▶ _AIM_
Write out all entries word for word.

▶ _DATA RECORDS_
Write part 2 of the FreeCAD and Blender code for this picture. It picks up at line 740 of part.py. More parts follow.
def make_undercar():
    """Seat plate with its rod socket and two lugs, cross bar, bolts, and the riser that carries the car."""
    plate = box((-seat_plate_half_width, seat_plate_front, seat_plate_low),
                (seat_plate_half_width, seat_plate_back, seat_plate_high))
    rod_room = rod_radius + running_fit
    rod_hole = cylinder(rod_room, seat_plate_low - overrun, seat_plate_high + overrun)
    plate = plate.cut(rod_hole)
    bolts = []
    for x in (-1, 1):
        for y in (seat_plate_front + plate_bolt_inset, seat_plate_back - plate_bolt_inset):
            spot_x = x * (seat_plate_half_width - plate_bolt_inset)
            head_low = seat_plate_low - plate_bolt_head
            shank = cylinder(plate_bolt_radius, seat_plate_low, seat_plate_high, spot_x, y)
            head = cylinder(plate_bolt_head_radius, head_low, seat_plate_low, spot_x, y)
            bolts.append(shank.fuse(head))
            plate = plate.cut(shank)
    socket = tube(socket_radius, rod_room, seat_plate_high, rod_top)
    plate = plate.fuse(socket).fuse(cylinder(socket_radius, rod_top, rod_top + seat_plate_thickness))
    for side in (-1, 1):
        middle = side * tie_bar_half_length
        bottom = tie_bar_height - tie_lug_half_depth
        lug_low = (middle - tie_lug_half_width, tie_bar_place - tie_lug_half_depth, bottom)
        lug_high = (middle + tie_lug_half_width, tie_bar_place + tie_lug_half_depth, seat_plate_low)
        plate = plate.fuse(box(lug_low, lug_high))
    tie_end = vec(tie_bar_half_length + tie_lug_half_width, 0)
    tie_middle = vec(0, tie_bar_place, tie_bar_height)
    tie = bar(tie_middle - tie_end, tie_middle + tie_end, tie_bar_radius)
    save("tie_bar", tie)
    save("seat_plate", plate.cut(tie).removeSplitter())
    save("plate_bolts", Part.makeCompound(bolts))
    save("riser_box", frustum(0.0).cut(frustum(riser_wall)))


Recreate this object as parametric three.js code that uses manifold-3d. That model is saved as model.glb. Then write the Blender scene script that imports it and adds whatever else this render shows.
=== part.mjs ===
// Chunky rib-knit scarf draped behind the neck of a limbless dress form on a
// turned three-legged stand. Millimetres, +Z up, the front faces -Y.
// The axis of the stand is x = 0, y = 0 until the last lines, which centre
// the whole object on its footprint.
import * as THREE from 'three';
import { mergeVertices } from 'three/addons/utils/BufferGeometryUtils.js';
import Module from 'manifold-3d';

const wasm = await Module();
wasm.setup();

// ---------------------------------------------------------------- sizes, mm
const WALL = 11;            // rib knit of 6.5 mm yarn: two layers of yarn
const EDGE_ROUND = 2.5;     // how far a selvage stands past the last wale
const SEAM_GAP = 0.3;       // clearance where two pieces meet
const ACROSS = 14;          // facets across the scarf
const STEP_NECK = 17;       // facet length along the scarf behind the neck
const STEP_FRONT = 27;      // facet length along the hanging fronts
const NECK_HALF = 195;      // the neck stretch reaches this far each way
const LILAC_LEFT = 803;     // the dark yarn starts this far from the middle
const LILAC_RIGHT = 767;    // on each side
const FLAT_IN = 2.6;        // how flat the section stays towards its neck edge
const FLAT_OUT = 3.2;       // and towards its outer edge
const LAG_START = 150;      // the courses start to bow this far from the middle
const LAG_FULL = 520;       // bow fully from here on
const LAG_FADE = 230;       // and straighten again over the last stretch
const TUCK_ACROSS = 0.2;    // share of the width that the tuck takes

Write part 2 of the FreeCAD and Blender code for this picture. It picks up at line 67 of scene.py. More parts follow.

▶ _ANSWER TO THE TASK_
Write part 2 of the FreeCAD and Blender code for this picture. It picks up at line 740 of part.py. More parts follow.
def make_undercar():
    """Seat plate with its rod socket and two lugs, cross bar, bolts, and the riser that carries the car."""
    plate = box((-seat_plate_half_width, seat_plate_front, seat_plate_low),
                (seat_plate_half_width, seat_plate_back, seat_plate_high))
    rod_room = rod_radius + running_fit
    rod_hole = cylinder(rod_room, seat_plate_low - overrun, seat_plate_high + overrun)
    plate = plate.cut(rod_hole)
    bolts = []
    for x in (-1, 1):
        for y in (seat_plate_front + plate_bolt_inset, seat_plate_back - plate_bolt_inset):
            spot_x = x * (seat_plate_half_width - plate_bolt_inset)
            head_low = seat_plate_low - plate_bolt_head
            shank = cylinder(plate_bolt_radius, seat_plate_low, seat_plate_high, spot_x, y)
            head = cylinder(plate_bolt_head_radius, head_low, seat_plate_low, spot_x, y)
            bolts.append(shank.fuse(head))
            plate = plate.cut(shank)
    socket = tube(socket_radius, rod_room, seat_plate_high, rod_top)
    plate = plate.fuse(socket).fuse(cylinder(socket_radius, rod_top, rod_top + seat_plate_thickness))
    for side in (-1, 1):
        middle = side * tie_bar_half_length
        bottom = tie_bar_height - tie_lug_half_depth
        lug_low = (middle - tie_lug_half_width, tie_bar_place - tie_lug_half_depth, bottom)
        lug_high = (middle + tie_lug_half_width, tie_bar_place + tie_lug_half_depth, seat_plate_low)
        plate = plate.fuse(box(lug_low, lug_high))
    tie_end = vec(tie_bar_half_length + tie_lug_half_width, 0)
    tie_middle = vec(0, tie_bar_place, tie_bar_height)
    tie = bar(tie_middle - tie_end, tie_middle + tie_end, tie_bar_radius)
    save("tie_bar", tie)
    save("seat_plate", plate.cut(tie).removeSplitter())
    save("plate_bolts", Part.makeCompound(bolts))
    save("riser_box", frustum(0.0).cut(frustum(riser_wall)))


Recreate this object as parametric three.js code that uses manifold-3d. That model is saved as model.glb. Then write the Blender scene script that imports it and adds whatever else this render shows.
=== part.mjs ===
// Chunky rib-knit scarf draped behind the neck of a limbless dress form on a
// turned three-legged stand. Millimetres, +Z up, the front faces -Y.
// The axis of the stand is x = 0, y = 0 until the last lines, which centre
// the whole object on its footprint.
import * as THREE from 'three';
import { mergeVertices } from 'three/addons/utils/BufferGeometryUtils.js';
import Module from 'manifold-3d';

const wasm = await Module();
wasm.setup();

// ---------------------------------------------------------------- sizes, mm
const WALL = 11;            // rib knit of 6.5 mm yarn: two layers of yarn
const EDGE_ROUND = 2.5;     // how far a selvage stands past the last wale
const SEAM_GAP = 0.3;       // clearance where two pieces meet
const ACROSS = 14;          // facets across the scarf
const STEP_NECK = 17;       // facet length along the scarf behind the neck
const STEP_FRONT = 27;      // facet length along the hanging fronts
const NECK_HALF = 195;      // the neck stretch reaches this far each way
const LILAC_LEFT = 803;     // the dark yarn starts this far from the middle
const LILAC_RIGHT = 767;    // on each side
const FLAT_IN = 2.6;        // how flat the section stays towards its neck edge
const FLAT_OUT = 3.2;       // and towards its outer edge
const LAG_START = 150;      // the courses start to bow this far from the middle
const LAG_FULL = 520;       // bow fully from here on
const LAG_FADE = 230;       // and straighten again over the last stretch
const TUCK_ACROSS = 0.2;    // share of the width that the tuck takes

Write part 2 of the FreeCAD and Blender code for this picture. It picks up at line 67 of scene.py. More parts follow.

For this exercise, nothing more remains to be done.